The concept goes something like this: When the kids are young, they are told about Santa delivering presents to people. They get to enjoy receiving gifts on Christmas Day, and they can look forward to the big day just like many of their friends.
But when they’re a bit older, and they begin to suspect Santa isn’t real, it’s time to sit them down for a chat. Rush said she told her children it was time for them to become Santa.
“You sure have grown an awful lot this year. Not only are you taller, but I can see that your heart has grown, too. [Point out 2-3 examples of empathetic behavior, consideration of people’s feelings, good deeds etc, the kid has done in the past year]. In fact, your heart has grown so much that I think you are ready to become a Santa Claus.

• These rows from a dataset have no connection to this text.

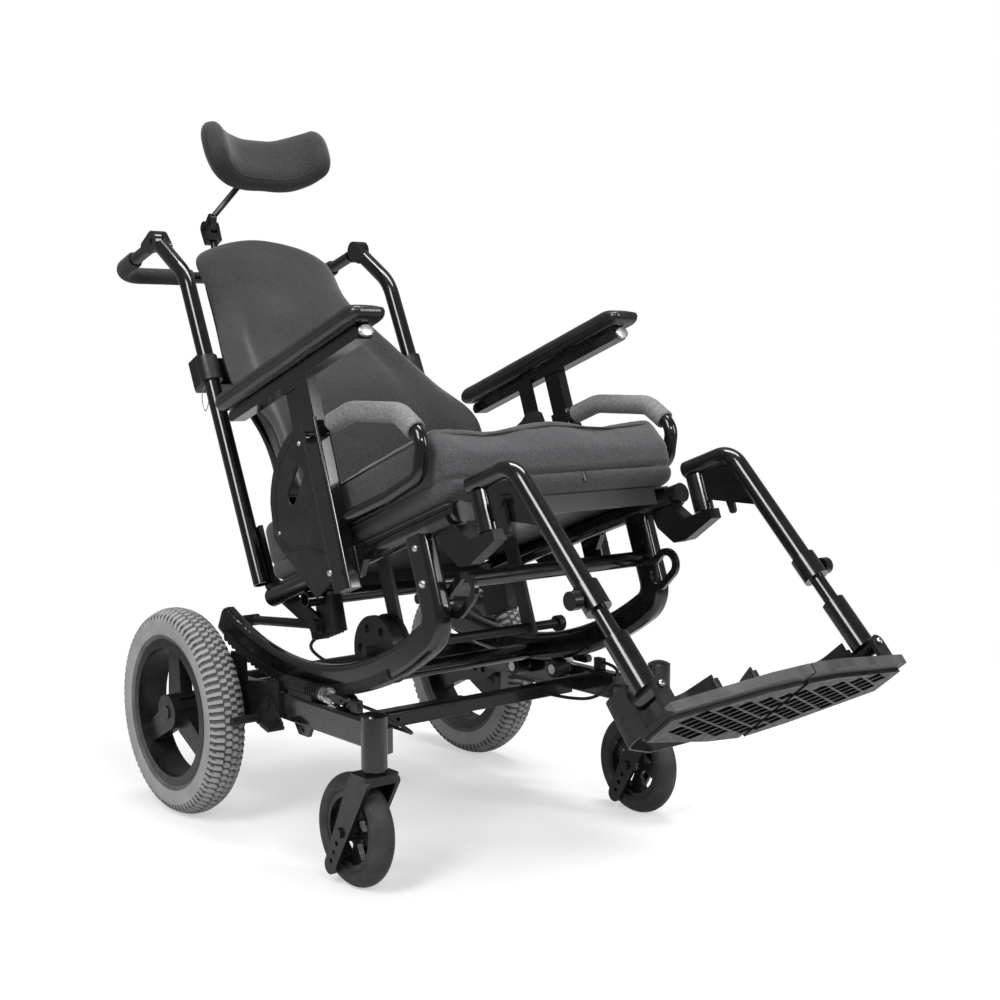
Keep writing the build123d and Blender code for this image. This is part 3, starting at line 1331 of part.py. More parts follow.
plate_top = -hinge_height
plate_inner = 1.5
with BuildPart() as footplate:
    with BuildSketch(level(foot_side, 0, plate_top)) as plate_outline:
        with BuildLine():
            x_out = -pin_x - 12
            Polyline((x_out, -24), (x_out, 30), (-70, 72), (-plate_inner, 86), (-plate_inner, -52),
                     (-60, -48), close=True)
        make_face()
    extrude(amount=-footplate_thickness)
    # grid of diamonds under the plate
    with BuildSketch(level(foot_side, 0, plate_top - footplate_thickness)):
        with BuildLine():
            Polyline((x_out + 2, -20), (x_out + 2, 28), (-70, 69), (-plate_inner - 3, 82),
                     (-plate_inner - 3, -44),
                     (-60, -42), close=True)
        make_face()
        for row in range(-4, 6):
            for column in range(10):
                across = -plate_inner - 12 - column * diamond_width
                along = row * diamond_length + (diamond_length / 2 if column % 2 else 0)
                nearest_edge = min(82 + 0.21 * across, 69 + 0.31 * (across + 70)) - 8
                if -34 < along - 4 and along + 6 < nearest_edge:
                    with Locations((across, along)):
                        Polygon((-diamond_width + 2, 0), (0, -diamond_length / 2 + 2),
                                (diamond_width - 2, 0),
                                (0, diamond_length / 2 - 2), align=None, mode=Mode.SUBTRACT)
    extrude(amount=-4)
    # raised lip at the front edge
    lip = footplate_thickness + 4
    with BuildSketch(level(foot_side, 0, plate_top + 4)):
        with BuildLine():
            Polyline((x_out, -23), (-60, -47), (-plate_inner, -51), (-plate_inner, -64), (-60, -60),
                     (x_out, -34), close=True)
        make_face()
    extrude(amount=-lip)
    # ears at both ends of the hinge barrel, and the pin
    for d in (-hinge_barrel / 2 - move_gap - ear_thickness, hinge_barrel / 2 + move_gap):
        with BuildSketch(facing(foot_side, d + ear_thickness, 0)):
            with Locations((-pin_x, 0)):
                Circle(10)
            with Locations((-pin_x, plate_top)):
                Rectangle(22, 8)
            make_hull()
        extrude(amount=-ear_thickness)
    add(straight_tube(point(foot_side, -pin_x, -hinge_barrel / 2 - 8, 0),
                      point(foot_side, -pin_x, hinge_barrel / 2 + 8, 0),
                      2 * hinge_pin_radius))
keep_pair("footplate", footplate)

band_height = 58.0
with BuildPart() as heel_loop:
    with BuildLine(level(foot_side, 0, plate_top + 1)) as band_route:
        FilletPolyline((-pin_x, 27), (-pin_x, 70), (-132, 98), (-52, 92), (-34, 46), radius=[20, 28, 24])
    with BuildSketch(Plane(origin=band_route.line @ 0, x_dir=foot_side(0).y_dir,
                           z_dir=band_route.line % 0)):
        with Locations((band_height / 2, 0)):
            Rectangle(band_height, 2.5)
    sweep(path=band_route.line)
    # inner post
    with BuildSketch(level(foot_side, 0, plate_top + seat_gap)):
        with Locations((-34, 46)):
            Circle(5)
    extrude(amount=band_height - 6)
    # strap end behind the rear ear
    with BuildSketch(level(foot_side, 0, plate_top + seat_gap)):
        with Locations((-pin_x, 28.5)):
            Rectangle(12, 5)
    extrude(amount=48)
keep_pair("heel_loop", heel_loop)

# ================================================================ cables
cable_diameter = 5.0


def cable_bends(points):
    """A bend at each corner that takes 0.45 of the shorter run beside it."""
    bends = []
    for a, b, c in zip(points, points[1:], points[2:]):
        first = Vector(*b) - Vector(*a)
        second = Vector(*c) - Vector(*b)
        half_turn = radians(first.get_angle(second)) / 2
        bends.append(0.45 * min(first.length, second.length) / tan(half_turn))
    return bends


lock_cable_points = [point(base_side, -lock_x, 177, lock_z), point(base_side, -lock_x, 234, lock_z),
                     point(base_side, -168, 234, rail_top - 27),
                     point(base_side, -150, 182, front_cross_z),
                     point(base_side, -150, 126.1, front_cross_z)]
lock_cable_bends = cable_bends(lock_cable_points)
with BuildPart() as lock_cables:
    with BuildLine() as lock_route:
        FilletPolyline(*lock_cable_points, radius=lock_cable_bends)
    with BuildSketch(Plane(origin=lock_route.line @ 0, z_dir=lock_route.line % 0)):
        Circle(cable_diameter / 2)
    sweep(path=lock_route.line)
    # stop on the rail
    with BuildSketch(base_side(-lock_x - 5)):
        with BuildLine():
            Polyline((166, rail_top + seat_gap), (184, rail_top + seat_gap), (184, lock_z + 6),
                     (166, lock_z + 6), close=True)
        make_face()
    extrude(amount=-10)
    mirror(about=Plane.YZ)
keep("lock_cables", lock_cables)

release_h = pivot_h - 11
plate_rear = shaft_s - 13 - 0.5
release_points = [point(seat_side, -brace_x, -172.1, release_h),
                  point(seat_side, -brace_x, -232, release_h),
                  point(seat_side, -hanger_plate_x, -240, shaft_h + 16),
                  point(seat_side, -hanger_plate_x, -182, shaft_h + 4),
                  point(seat_side, -hanger_plate_x, -115, shaft_h + 3.5),
                  point(seat_side, -hanger_plate_x, plate_rear, shaft_h + 12)]
release_bends = cable_bends(release_points)
with BuildPart() as release_cable:
    with BuildLine() as release_route:
        FilletPolyline(*release_points, radius=release_bends)
    with BuildSketch(Plane(origin=release_route.line @ 0, z_dir=release_route.line % 0)):
        Circle(cable_diameter / 2)
    sweep(path=release_route.line)
keep("release_cable", release_cable)
print("lock cable bends", [round(r, 1) for r in lock_cable_bends])
print("release cable bends", [round(r, 1) for r in release_bends])
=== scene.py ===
"""Looks for the tilt in space wheelchair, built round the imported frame. Sizes are in metres.

Side views use the same coordinates as the solids: s forward and h up in the seat's leaning plane,
t up and off forward in the back's, and u along the footplate and v away from it.
"""
from math import cos, pi, radians, sin, sqrt

import bmesh
import bpy
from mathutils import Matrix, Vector, noise


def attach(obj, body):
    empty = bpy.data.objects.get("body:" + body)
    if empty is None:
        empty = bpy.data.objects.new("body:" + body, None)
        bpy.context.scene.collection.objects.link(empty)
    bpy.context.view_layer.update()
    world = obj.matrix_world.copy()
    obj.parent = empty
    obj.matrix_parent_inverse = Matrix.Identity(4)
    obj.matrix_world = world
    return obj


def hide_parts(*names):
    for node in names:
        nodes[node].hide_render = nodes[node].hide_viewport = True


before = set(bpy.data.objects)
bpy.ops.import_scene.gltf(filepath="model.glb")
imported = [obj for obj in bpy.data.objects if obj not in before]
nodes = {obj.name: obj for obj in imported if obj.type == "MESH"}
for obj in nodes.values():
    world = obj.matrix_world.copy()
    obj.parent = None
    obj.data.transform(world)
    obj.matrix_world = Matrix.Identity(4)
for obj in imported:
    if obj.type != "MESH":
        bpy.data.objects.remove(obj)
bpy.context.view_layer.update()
SIDES = (("right", -1), ("left", 1))   # each half's name and the sign of its x

# ------------------------ where the chair's planes are
TILT_CENTRE = Vector((0, 0.08396, 0.755))
SEAT_LEAN = radians(20)
BACK_FOOT = Vector((0, 0.2008, 0.3538))
BACK_LEAN = radians(25.3)
FLIP_HINGE = Vector((0, -0.6112, 0.3298))
FOOT_LEAN = radians(40)


def leaning(origin, lean, x, forward, up):
    """A point of a side plane that leans back."""
    return Vector((x, origin.y - forward * cos(lean) + up * sin(lean),
                   origin.z + forward * sin(lean) + up * cos(lean)))


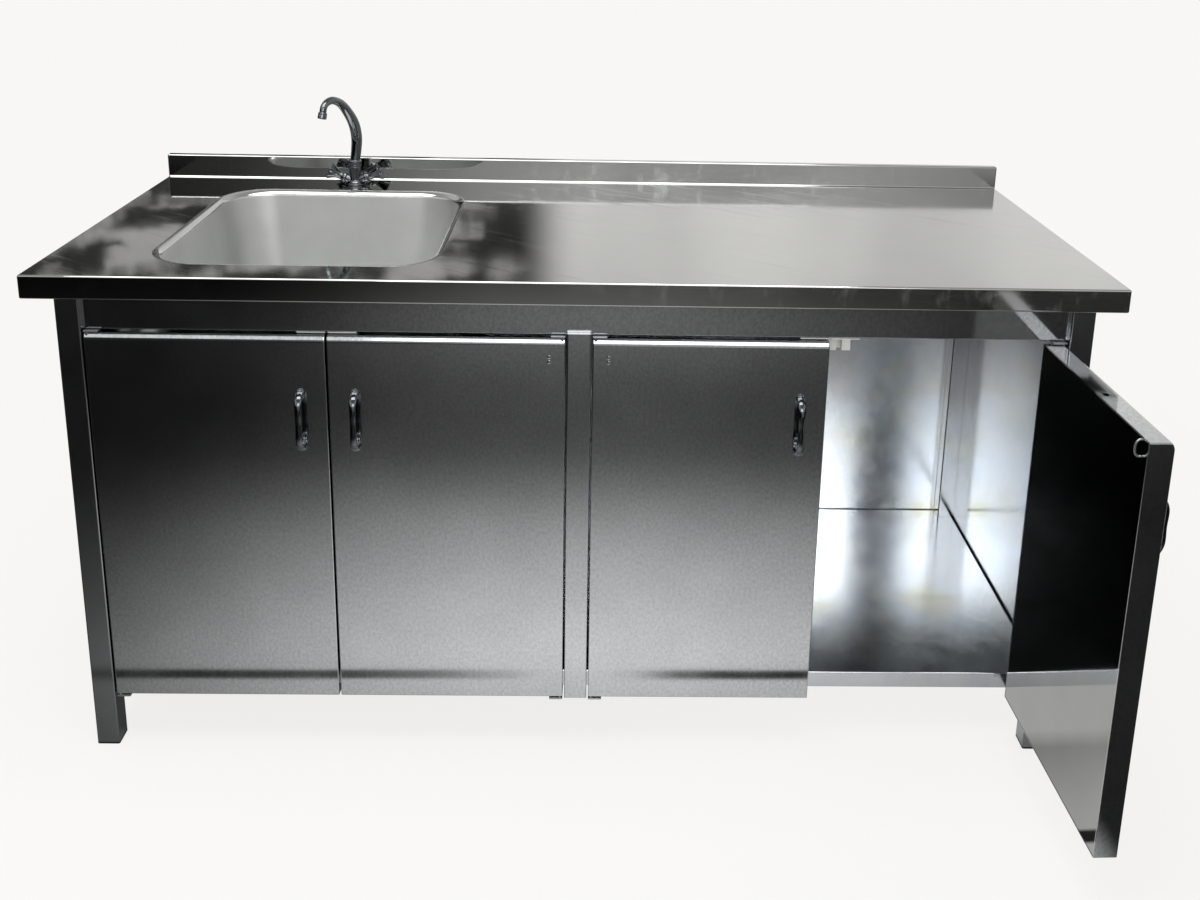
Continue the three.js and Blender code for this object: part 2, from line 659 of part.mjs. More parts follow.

You probably have noticed that most of the Santas you see are people dressed up like him. Some of your friends might have even told you that there is no Santa. A lot of children think that, because they aren’t ready to BE a Santa yet, but YOU ARE.
Tell me the best things about Santa. What does Santa get for all of his trouble? [lead the kid from “cookies” to the good feeling of having done something for someone else]. Well, now YOU are ready to do your first job as a Santa!“
Instead of the kids transitioning from believing in Santa to not believing in Santa, they change from believing in him to becoming him.
From there, the kids decide who in their lives deserve gifts. They pick them, wrap them, deliver them, and never say it came from them. Because “unselfish giving” is what Christmas is all about. (And Jesus. Can’t forget Jesus. But also not being a materialistic jerk for once all year.)
When Rush’s second son was old enough for the transition, her older son joined them for the conversation and big reveal. And Rush points out the big benefit to all this: “They are both excellent gifters, by the way, and never felt that they had been lied to — because they were let in on the Secret of Being a Santa.”
Brilliant. And something I hope I’ll be able to do with my own children in a few years.